Именно однородность и неизменность абсолютного пространства и времени, однородность и неизменность атомов, однородность, универсальность и неизменность печных законов бытия, какими казались ньютоновы аксиомы движения, были опорой «викторианского» статичного оптимизма, спокойной и радостной уверенности в том, что наука если еще не вошла, то вскоре войдет в гавань завершенного в своей основе знания. Это «чувство гавани» так же характерно для викторианского оптимизма, как ощущение выхода из гавани и безбрежности открытого моря науки характерно для современного гносеологического оптимизма.

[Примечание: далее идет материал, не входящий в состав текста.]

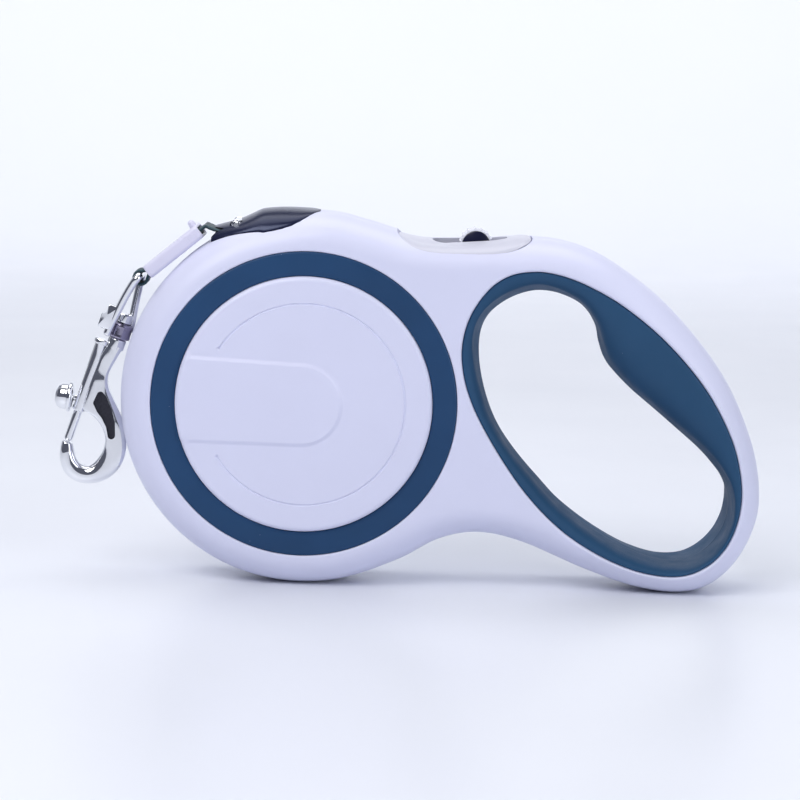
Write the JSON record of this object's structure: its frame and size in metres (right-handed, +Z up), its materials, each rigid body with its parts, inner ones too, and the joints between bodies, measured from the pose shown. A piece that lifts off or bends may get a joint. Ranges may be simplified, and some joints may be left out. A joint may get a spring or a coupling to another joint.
{
  "type": "retractable dog leash",
  "caption": "Handheld reel leash: a flat tape winds into a round casing with a looped hand grip, thumb brake and swivel bolt snap.",
  "frame": {"origin": "centre of the whole part's box, at its base", "axes": "+Z up with the leash standing on edge, front cover facing -Y, snap hook on the -X side and hand grip on the +X side"},
  "size_m": [0.1928, 0.0332, 0.1018],
  "materials": {
    "casing": "satin pale lavender-white ABS",
    "accent": "matte navy plastic",
    "grip": "soft-touch navy TPR",
    "mouth": "glossy smoky plastic",
    "button": "glossy dark navy plastic",
    "inner_plastic": "plain moulded plastic",
    "sleeve": "translucent pale plastic",
    "tape": "woven dark teal polyester tape",
    "steel": "plain steel",
    "chrome": "polished chrome plate",
    "dark_metal": "dark polished metal"
  },
  "bodies": {
    "casing": {"front_shell": "casing", "rear_shell": "casing", "front_ring": "accent", "rear_ring": "accent", "front_cover": "casing", "rear_cover": "casing", "front_grip": "grip", "rear_grip": "grip", "tape_mouth": "mouth", "guide_pins": "steel", "brake_panel": "casing", "lever_pin": "steel", "shell_screws": "steel", "reel_axle": "steel", "axle_washers": "steel"},
    "spool": {"spool_hub": "inner_plastic", "plain_flange": "inner_plastic", "ratchet_flange": "inner_plastic", "power_spring": "steel", "spring_cover": "steel", "wound_tape": "tape"},
    "upper_roller": {"upper_guide_roller": "chrome"},
    "lower_roller": {"lower_guide_roller": "chrome"},
    "lock_carriage": {"brake_carriage": "casing"},
    "button": {"brake_button": "button", "button_spring": "steel"},
    "lever": {"brake_lever": "inner_plastic"},
    "lead": {"tape_lead": "tape"},
    "tape_end": {"tape_sleeve": "sleeve", "tape_loop": "tape"},
    "eye": {"swivel_eye": "chrome", "swivel_ring": "dark_metal"},
    "hook": {"hook_body": "chrome", "bolt_spring": "steel"},
    "bolt": {"hook_bolt": "chrome"}
  },
  "joints": [
    {"name": "lead_swing", "type": "hinge", "parent": "casing", "child": "lead", "pos_m": [-0.05366, 0, 0.0952], "axis": [0, 1, 0], "range_deg": [0, 40], "deforming": ["tape_lead"]},
    {"name": "tape_pull", "type": "slide", "parent": "lead", "child": "tape_end", "axis": [-0.766, 0, -0.6428], "range_m": [0, 0.02988], "stiffness_N_per_m": 15, "springref_m": -0.15},
    {"name": "spool_spin", "type": "hinge", "parent": "casing", "child": "spool", "pos_m": [-0.02806, 0, 0.05], "axis": [0, -1, 0], "range_deg": [0, 40.2]},
    {"name": "hook_swing", "type": "hinge", "parent": "tape_end", "child": "eye", "pos_m": [-0.07376, 0, 0.0822], "axis": [0, 1, 0], "range_deg": [0, 60]},
    {"name": "swivel_spin", "type": "hinge", "parent": "eye", "child": "hook", "pos_m": [-0.07376, 0, 0.0822], "axis": [0.3173, 0, 0.9483], "range_deg": [-90, 90]},
    {"name": "bolt_slide", "type": "slide", "parent": "hook", "child": "bolt", "axis": [0.3173, 0, 0.9483], "range_m": [0, 0.0075], "stiffness_N_per_m": 200, "springref_m": -0.01, "deforming": ["bolt_spring"]},
    {"name": "lock_slide", "type": "slide", "parent": "casing", "child": "lock_carriage", "axis": [1, 0, 0], "range_m": [-0.006, 0]},
    {"name": "button_press", "type": "slide", "parent": "lock_carriage", "child": "button", "axis": [0, 0, -1], "range_m": [0, 0.0022], "stiffness_N_per_m": 1000, "springref_m": -0.003, "deforming": ["button_spring"]},
    {"name": "lever_turn", "type": "hinge", "parent": "casing", "child": "lever", "pos_m": [0.00344, 0, 0.0898], "axis": [0, 1, 0], "range_deg": [0, 8.8]},
    {"name": "upper_roller_spin", "type": "hinge", "parent": "casing", "child": "upper_roller", "pos_m": [-0.04756, 0, 0.0971], "axis": [0, 1, 0], "continuous": true},
    {"name": "lower_roller_spin", "type": "hinge", "parent": "casing", "child": "lower_roller", "pos_m": [-0.05136, 0, 0.0929], "axis": [0, 1, 0], "continuous": true}
  ],
  "couplings": [
    {"joint": "spool_spin", "follows": "tape_pull", "rad_per_m": 23.364},
    {"joint": "lever_turn", "follows": "button_press", "rad_per_m": 68.966}
  ]
}
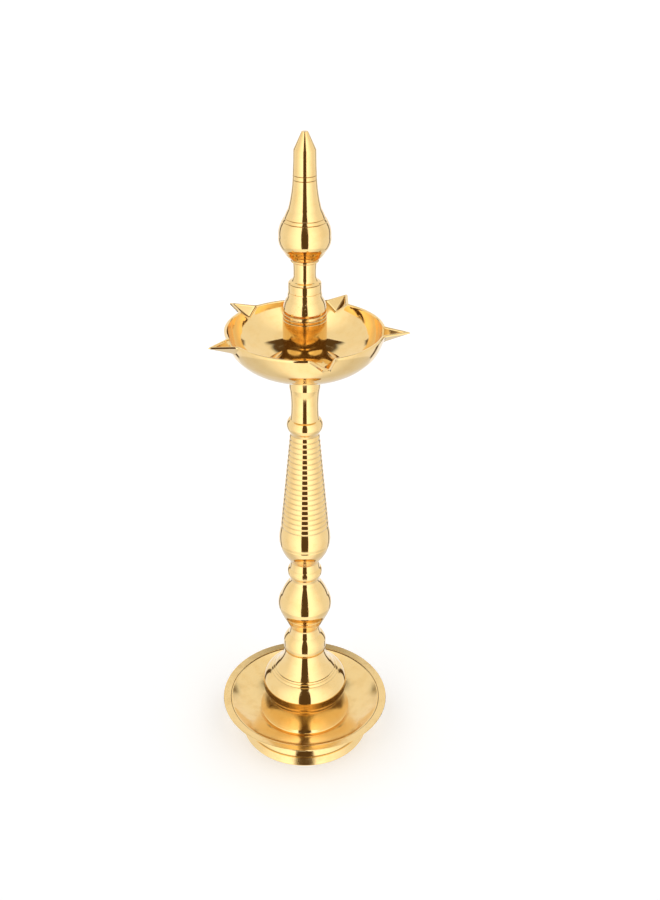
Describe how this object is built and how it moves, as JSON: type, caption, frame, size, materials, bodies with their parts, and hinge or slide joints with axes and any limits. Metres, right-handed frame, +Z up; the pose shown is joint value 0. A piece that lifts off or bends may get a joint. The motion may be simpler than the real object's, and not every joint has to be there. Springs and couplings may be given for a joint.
{
  "type": "standing oil lamp",
  "caption": "Standing brass oil lamp: dished foot with bell, turned stem, ribbed column, bowl with pinched wick beaks, finial; pieces unscrew.",
  "frame": {"origin": "centre of the foot ring's sole, on the table", "axes": "+Z up along the turning axis; -Y towards the viewer, who sees one beak to the right near +X"},
  "size_m": [0.1306, 0.1295, 0.457],
  "materials": {
    "tray_brass": "cast and turned, satin grain inside, polished rim",
    "bell_brass": "mirror polished over fine turning lines",
    "turned_brass": "mirror polished over fine turning lines",
    "bowl_brass": "hand polished, slightly uneven",
    "pillar_brass": "polished, with a few small casting pits",
    "finial_brass": "polished, with a few small casting pits",
    "stud_steel": "rolled thread",
    "nut_steel": "zinc plated",
    "seal_leather": "oiled leather"
  },
  "bodies": {
    "base": {"base_tray": "tray_brass", "base_bell": "bell_brass", "base_collar": "turned_brass", "base_washer": "nut_steel", "base_nut": "nut_steel"},
    "base_screw": {"base_stud": "stud_steel"},
    "lower_stem": {"baluster": "turned_brass"},
    "column_screw": {"column_stud": "stud_steel"},
    "upper_stem": {"ribbed_column": "turned_brass"},
    "bowl": {"oil_bowl": "bowl_brass"},
    "bowl_screw": {"bowl_stud": "stud_steel"},
    "pillar": {"bowl_pillar": "pillar_brass", "bowl_seal": "seal_leather"},
    "finial_screw": {"finial_stud": "stud_steel"},
    "finial_piece": {"finial": "finial_brass"}
  },
  "joints": [
    {"name": "lower_stem_turn", "type": "hinge", "parent": "base", "child": "base_screw", "pos_m": [0, 0, 0.0957], "axis": [0, 0, 1], "range_deg": [0, 2520]},
    {"name": "lower_stem_rise", "type": "slide", "parent": "base_screw", "child": "lower_stem", "axis": [0, 0, 1], "range_m": [0, 0.00987]},
    {"name": "upper_stem_turn", "type": "hinge", "parent": "lower_stem", "child": "column_screw", "pos_m": [0, 0, 0.1535], "axis": [0, 0, 1], "range_deg": [0, 2520]},
    {"name": "upper_stem_rise", "type": "slide", "parent": "column_screw", "child": "upper_stem", "axis": [0, 0, 1], "range_m": [0, 0.00889]},
    {"name": "bowl_turn", "type": "hinge", "parent": "upper_stem", "child": "bowl", "pos_m": [0, 0, 0.2998], "axis": [0, 0, 1], "continuous": true},
    {"name": "pillar_turn", "type": "hinge", "parent": "upper_stem", "child": "bowl_screw", "pos_m": [0, 0, 0.3034], "axis": [0, 0, 1], "range_deg": [0, 2520]},
    {"name": "pillar_rise", "type": "slide", "parent": "bowl_screw", "child": "pillar", "axis": [0, 0, 1], "range_m": [0, 0.00889]},
    {"name": "finial_turn", "type": "hinge", "parent": "pillar", "child": "finial_screw", "pos_m": [0, 0, 0.3576], "axis": [0, 0, 1], "range_deg": [0, 2520]},
    {"name": "finial_rise", "type": "slide", "parent": "finial_screw", "child": "finial_piece", "axis": [0, 0, 1], "range_m": [0, 0.00889]}
  ],
  "couplings": [
    {"joint": "lower_stem_turn", "follows": "lower_stem_rise", "rad_per_m": 4456.2},
    {"joint": "upper_stem_turn", "follows": "upper_stem_rise", "rad_per_m": 4947.4},
    {"joint": "pillar_turn", "follows": "pillar_rise", "rad_per_m": 4947.4},
    {"joint": "finial_turn", "follows": "finial_rise", "rad_per_m": 4947.4}
  ]
}
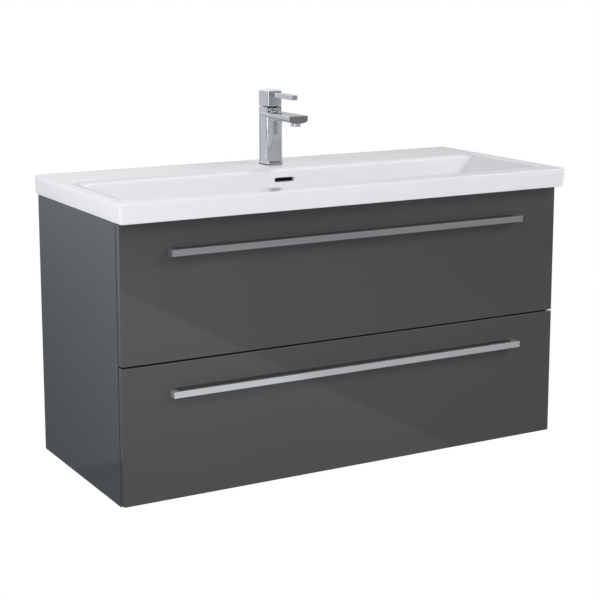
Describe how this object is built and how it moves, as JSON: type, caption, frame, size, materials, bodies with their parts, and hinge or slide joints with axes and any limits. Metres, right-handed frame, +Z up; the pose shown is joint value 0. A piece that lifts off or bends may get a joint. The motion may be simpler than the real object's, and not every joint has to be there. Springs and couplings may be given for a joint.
{
  "type": "bathroom vanity cabinet",
  "caption": "Wall-hung bathroom vanity: two wide drawers with bar handles under a rectangular ceramic washbasin with a lever tap, waste and bottle trap.",
  "frame": {"origin": "on the wall plane, at the middle of the cabinet's width and level with the underside of the carcass; the rear edge of the bottom panel meets it", "axes": "+X to the right along the wall seen from the front, +Y into the wall, so the drawers open along -Y, +Z up"},
  "size_m": [1.003, 0.446, 0.7364],
  "materials": {
    "lacquer_front": "high-gloss anthracite lacquer",
    "carcass_board": "gloss grey laminate",
    "inner_board": "light grey melamine",
    "beech": "plain beech",
    "handle_metal": "polished",
    "steel_side": "silver grey powder coat",
    "zinc_steel": "zinc plated",
    "chrome": "polished",
    "ceramic": "white glaze",
    "rubber_black": "matt",
    "grey_plastic": "satin",
    "dark_plastic": "satin",
    "white_plastic": "satin",
    "clear_bumper": "translucent",
    "brass": "machined"
  },
  "bodies": {
    "cabinet": {"left_side_panel": "carcass_board", "right_side_panel": "carcass_board", "bottom_panel": "carcass_board", "middle_rail": "carcass_board", "rear_top_rail": "inner_board", "rear_bottom_rail": "inner_board", "cam_fittings": "zinc_steel", "dowels": "beech", "front_buffers": "clear_bumper", "hanger_housings": "white_plastic", "hanger_hooks": "zinc_steel", "wall_plates": "zinc_steel", "slide_rails": "zinc_steel", "slide_screws": "zinc_steel", "soft_close_units": "dark_plastic", "washbasin": "ceramic", "waste_body": "chrome", "waste_gasket": "rubber_black", "waste_nut": "chrome", "trap_tailpiece": "chrome", "trap_head": "chrome", "trap_cup": "chrome", "trap_nuts": "chrome", "trap_outlet_pipe": "chrome", "tap_body": "chrome", "tap_base_seal": "rubber_black", "tap_aerator": "chrome", "tap_cartridge": "white_plastic", "cartridge_cover": "chrome", "tap_stud": "zinc_steel", "tap_bracket": "zinc_steel", "tap_nut": "brass"},
    "upper_drawer": {"upper_front": "lacquer_front", "upper_handle": "handle_metal", "upper_handle_screws": "zinc_steel", "upper_left_side": "steel_side", "upper_right_side": "steel_side", "upper_bottom": "inner_board", "upper_back": "inner_board", "siphon_surround": "grey_plastic", "upper_rods": "steel_side", "upper_brackets": "zinc_steel", "upper_runners": "zinc_steel"},
    "upper_mid": {"upper_mid_slides": "zinc_steel"},
    "lower_drawer": {"lower_front": "lacquer_front", "lower_handle": "handle_metal", "lower_handle_screws": "zinc_steel", "lower_left_side": "steel_side", "lower_right_side": "steel_side", "lower_bottom": "inner_board", "lower_back": "inner_board", "lower_rods": "steel_side", "lower_brackets": "zinc_steel", "lower_runners": "zinc_steel"},
    "lower_mid": {"lower_mid_slides": "zinc_steel"},
    "plug": {"waste_plug": "chrome"},
    "tap_spindle": {"cartridge_driver": "brass"},
    "tap_handle": {"tap_lever": "chrome"}
  },
  "joints": [
    {"name": "upper_drawer_slide", "type": "slide", "parent": "cabinet", "child": "upper_drawer", "axis": [0, -1, 0], "range_m": [0, 0.35]},
    {"name": "upper_mid_slide", "type": "slide", "parent": "cabinet", "child": "upper_mid", "axis": [0, -1, 0], "range_m": [0, 0.175]},
    {"name": "lower_drawer_slide", "type": "slide", "parent": "cabinet", "child": "lower_drawer", "axis": [0, -1, 0], "range_m": [0, 0.35]},
    {"name": "lower_mid_slide", "type": "slide", "parent": "cabinet", "child": "lower_mid", "axis": [0, -1, 0], "range_m": [0, 0.175]},
    {"name": "waste_plug_slide", "type": "slide", "parent": "cabinet", "child": "plug", "axis": [0, 0, 1], "range_m": [0, 0.008]},
    {"name": "tap_swivel", "type": "hinge", "parent": "cabinet", "child": "tap_spindle", "pos_m": [0, -0.078, 0.701], "axis": [0, 0, 1], "range_deg": [-45, 45]},
    {"name": "tap_lift", "type": "hinge", "parent": "tap_spindle", "child": "tap_handle", "pos_m": [0, -0.062, 0.703], "axis": [-1, 0, 0], "range_deg": [0, 14]}
  ],
  "couplings": [
    {"joint": "upper_mid_slide", "follows": "upper_drawer_slide", "ratio": 0.5},
    {"joint": "lower_mid_slide", "follows": "lower_drawer_slide", "ratio": 0.5}
  ]
}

Термин «викторианский» в отношении оптимизма, пронизанного «чувством гавани», более уместен, чем термин «классический». Классическая наука и зависевшие от ее содержания и стиля особенности культуры и общественной психологии XIX столетия вовсе не были едиными. «Вопрошающая», динамичная, обращенная в будущее традиция — необходимая компонента развития науки — никогда не прерывалась. Но она, если можно здесь воспользоваться столь отдаленной аналогией, не занимала в научном парламенте скамей правительственной партии и скорее находилась в оппозиции, выражаясь в констатации противоречий, антиномий, логической незавершенности настоящего науки. Такие констатации были, в частности, опорой релятивистской критики ньютоновой механики в XIX в. Иногда они назывались «катастрофами» (например, в конце столетия — «ультрафиолетовая катастрофа», из которой физика была выведена идеей квантованного излучения). «Викторианскими» называли распространенные в долгие годы царствования королевы Виктории иллюзии устойчивого благополучия, с которыми так радикально покончил XX век. Викторианский оптимизм в науке опирался не столько на отсутствие, сколько на игнорирование противоречивости и логической незамкнутости классических абсолютов.